:: GOAL OF THE EXERCISE ::
Repeat exactly the lines from the start of the records below through the line that contains "edge_highlight, paste, PAINTED_EDGE_HIGHLIGHT)", including both.

==*==

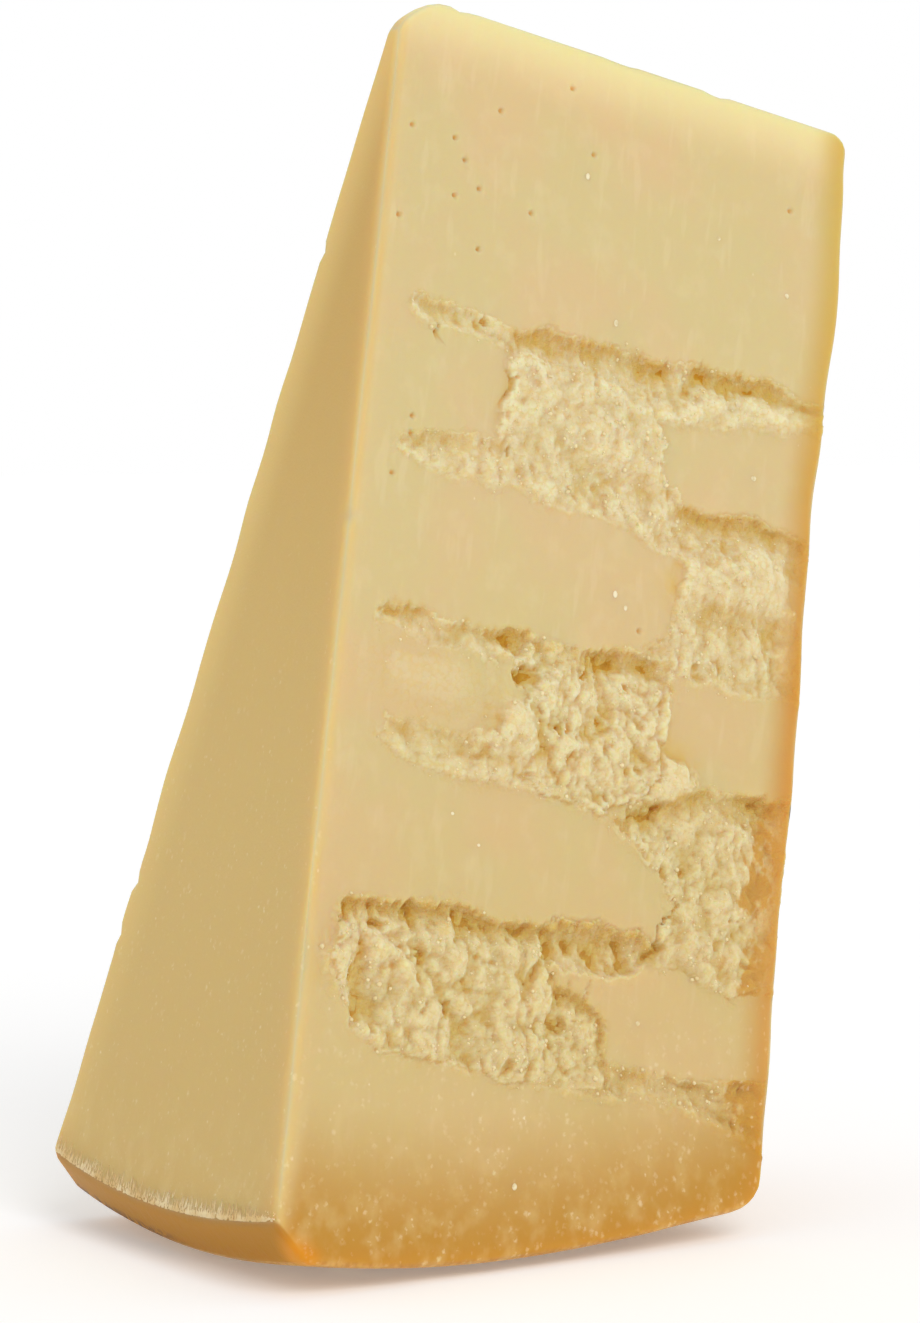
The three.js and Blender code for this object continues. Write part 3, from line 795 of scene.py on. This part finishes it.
# painted highlight: the rounded edges are paler than the faces
edge_highlight = times(tree, near_rounded_edge, ramp(tree, from_side, *EDGE_HIGHLIGHT_DEPTH), EDGE_HIGHLIGHT_SHARE)
paste = tint(tree, edge_highlight, paste, PAINTED_EDGE_HIGHLIGHT)


# ---- Wedge: white flecks ------------------------------------------------------------------------
# Ripening leaves soft white flecks in the paste, up to a millimetre across. They are thickest near
# the wheel's side, where some lie in clusters in a pale haze, and a few lie in every plate.
PALE_HAZE = colour(228, 206, 148)
HAZE_MOTTLE, HAZE_DEPTH, HAZE_SHARE = (0.42, 0.78), (34, 6), 0.3
WHITE_PATCHES = (  # clusters of flecks: x, radius, half width, half length
    (76, 204, 9, 4), (48, 198, 4, 3), (52, 221, 10, 3), (58, 213, 4, 2), (30, 208, 3, 2),
    (20, 221, 6, 2), (92, 189, 6, 4), (84, 196, 4, 2),
)
PATCH_EDGE, PATCH_RAG = (2, 0.9), 1.6
OPEN_FLECKS, PATCH_FLECKS = 0.8, 0.6  # whiteness outside the clusters, and what a cluster adds
CUT_FLECK_SKIN, CUT_FLECK_RADII, SIDE_FLECK_DEPTH = (2, 0.5), (60, 190), (60, 5)
CLUMPS, CLUMP_LEAST = (0.44, 0.66), 0.3
FLECK_GRAIN, FLECK_SHARE = (0.34, 0.5), 0.5
SMALLEST_FLECK = 0.4


def flecks(spacing, size, share, stretch, rag):
    """White spots: the distance between them, their size as a share of it, how many places have
    one, how far they are drawn out, and how ragged they are."""
    cells = put(tree, "TexVoronoi", {"Vector": drawn_out(stretch), "Scale": 1 / spacing})
    chance = put(tree, "SeparateXYZ", {0: cells.outputs["Color"]}).outputs["X"]
    there = maths(tree, "LESS_THAN", chance, share)
    edge = maths(tree, "MULTIPLY_ADD", chance, size, size * SMALLEST_FLECK - rag / 2)
    distance = maths(tree, "MULTIPLY_ADD", grain, -rag, cells.outputs["Distance"])
    return times(tree, there, ramp(tree, distance, edge, -rag / 2))


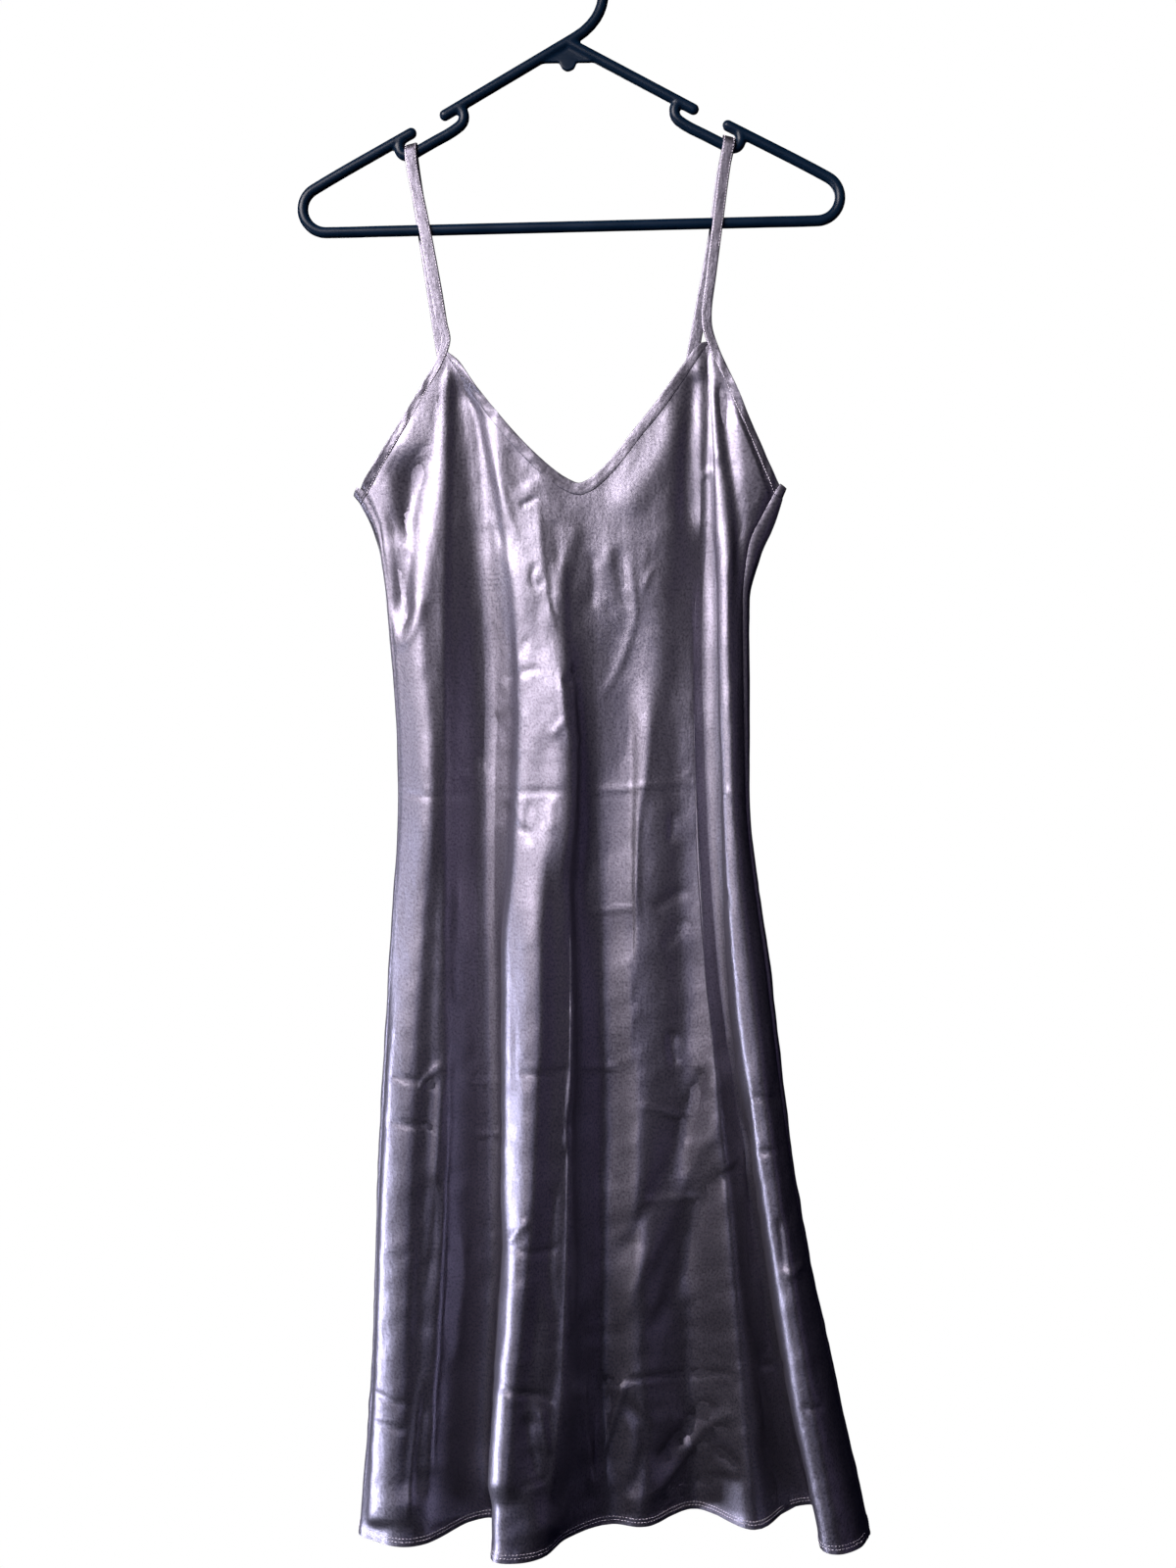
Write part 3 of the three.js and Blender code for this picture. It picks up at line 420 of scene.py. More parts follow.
def smooth_through(xs, ys, at):
    """Smooth values at the given places through a table's points, with no overshoot between them."""
    xs = np.asarray(xs, float)
    ys = np.asarray(ys, float)
    if xs[0] > xs[-1]:
        xs = xs[::-1]
        ys = ys[::-1]
    at = np.clip(np.asarray(at, float), xs[0], xs[-1])
    step = np.diff(xs)
    slope = np.diff(ys) / step
    tangent = np.empty_like(ys)
    tangent[0] = slope[0]
    tangent[-1] = slope[-1]
    before = slope[:-1]
    after = slope[1:]
    total = np.where(before + after == 0, 1, before + after)
    tangent[1:-1] = np.where(before * after <= 0, 0, 2 * before * after / total)
    i = np.clip(np.searchsorted(xs, at, side="right") - 1, 0, len(xs) - 2)
    span = step[i]
    t = (at - xs[i]) / span
    h00 = 2 * t ** 3 - 3 * t ** 2 + 1
    h10 = t ** 3 - 2 * t ** 2 + t
    h11 = t ** 3 - t ** 2
    return h00 * ys[i] + h10 * span * tangent[i] + (1 - h00) * ys[i + 1] + h11 * span * tangent[i + 1]


def curve_through(points, cells):
    """Centripetal curve through points of shape (..., n, 3), with so many cells after each point."""
    points = np.asarray(points, float)
    first = 2 * points[..., :1, :] - points[..., 1:2, :]
    last = 2 * points[..., -1:, :] - points[..., -2:-1, :]
    p = np.concatenate([first, points, last], axis=-2)
    knot = np.maximum(np.linalg.norm(np.diff(p, axis=-2), axis=-1), 1e-9) ** 0.5
    pieces = []
    for i, count in enumerate(cells):
        p0, p1, p2, p3 = (p[..., i + k, None, :] for k in range(4))
        d0, d1, d2 = (knot[..., i + k, None, None] for k in range(3))
        t1 = ((p1 - p0) / d0 - (p2 - p0) / (d0 + d1) + (p2 - p1) / d1) * d1
        t2 = ((p2 - p1) / d1 - (p3 - p1) / (d1 + d2) + (p3 - p2) / d2) * d1
        t = (np.arange(count) / count)[:, None]
        square = -3 * p1 + 3 * p2 - 2 * t1 - t2
        cube = 2 * p1 - 2 * p2 + t1 + t2
        pieces.append(p1 + t1 * t + square * t ** 2 + cube * t ** 3)
    pieces.append(points[..., -1:, :])
    return np.concatenate(pieces, axis=-2)


def unit(v):
    return v / np.maximum(np.linalg.norm(v, axis=-1, keepdims=True), 1e-12)


def passed_along(points):
    """How far along a line each of its points is."""
    return np.concatenate([[0], np.cumsum(np.linalg.norm(np.diff(points, axis=0), axis=1))])


def read_at(places, passed, values):
    """Every column of a line's values, read at places along it."""
    return np.stack([np.interp(places, passed, column) for column in np.asarray(values).T], -1)


def resampled(points, spacing):
    """The same line with even steps, and how far along it each of its points is."""
    passed = passed_along(points)
    count = max(2, int(round(passed[-1] / spacing)) + 1)
    at = np.linspace(0, passed[-1], count)
    return read_at(at, passed, points), at


def low_share(down):
    """0 above the lower skirt, rising to 1 within it."""
    return np.clip((down - LOW_SKIRT) / LOW_SKIRT_RANGE, 0, 1)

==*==

:: TASK RESULT ::
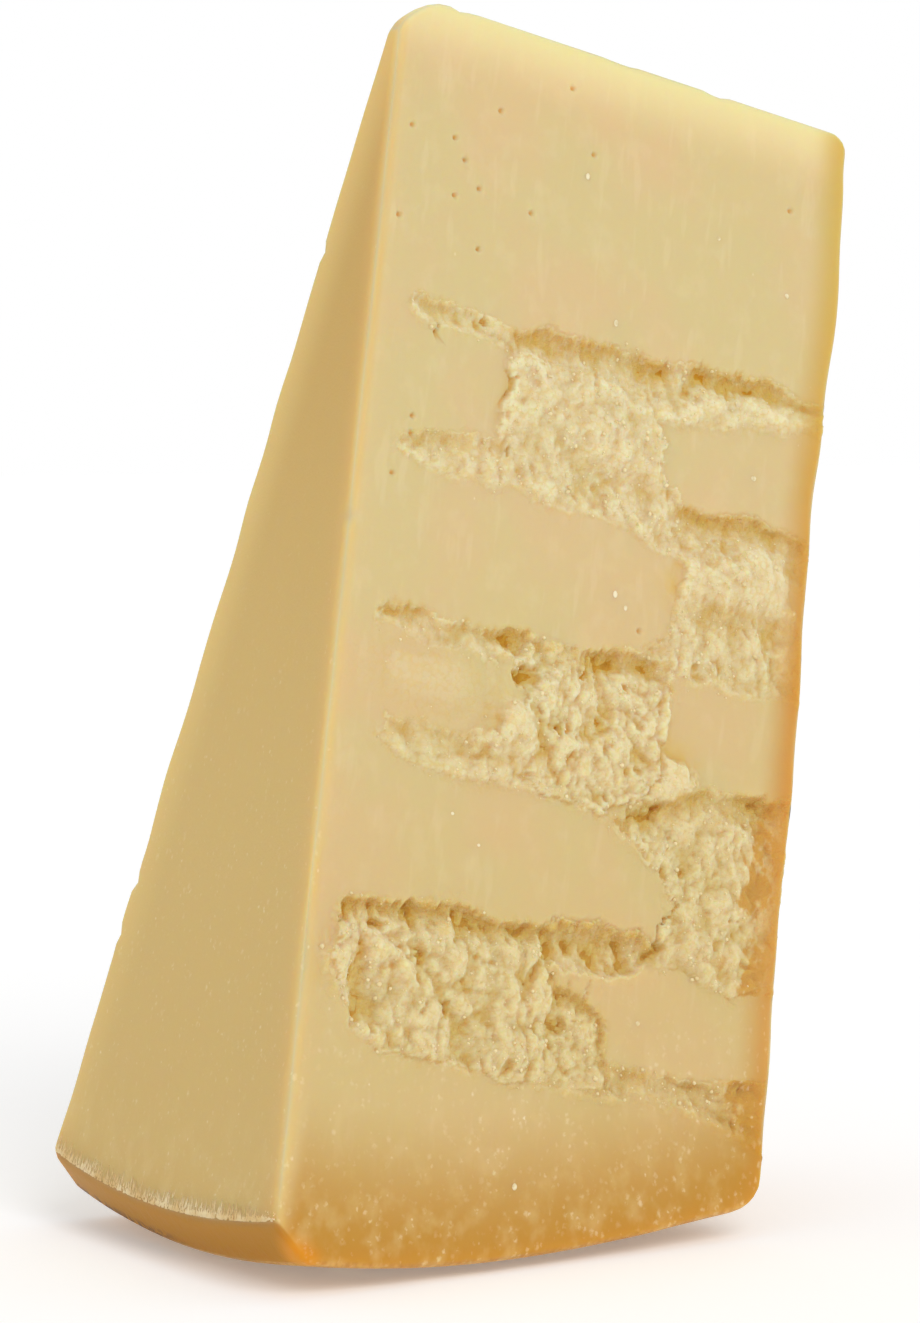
The three.js and Blender code for this object continues. Write part 3, from line 795 of scene.py on. This part finishes it.
# painted highlight: the rounded edges are paler than the faces
edge_highlight = times(tree, near_rounded_edge, ramp(tree, from_side, *EDGE_HIGHLIGHT_DEPTH), EDGE_HIGHLIGHT_SHARE)
paste = tint(tree, edge_highlight, paste, PAINTED_EDGE_HIGHLIGHT)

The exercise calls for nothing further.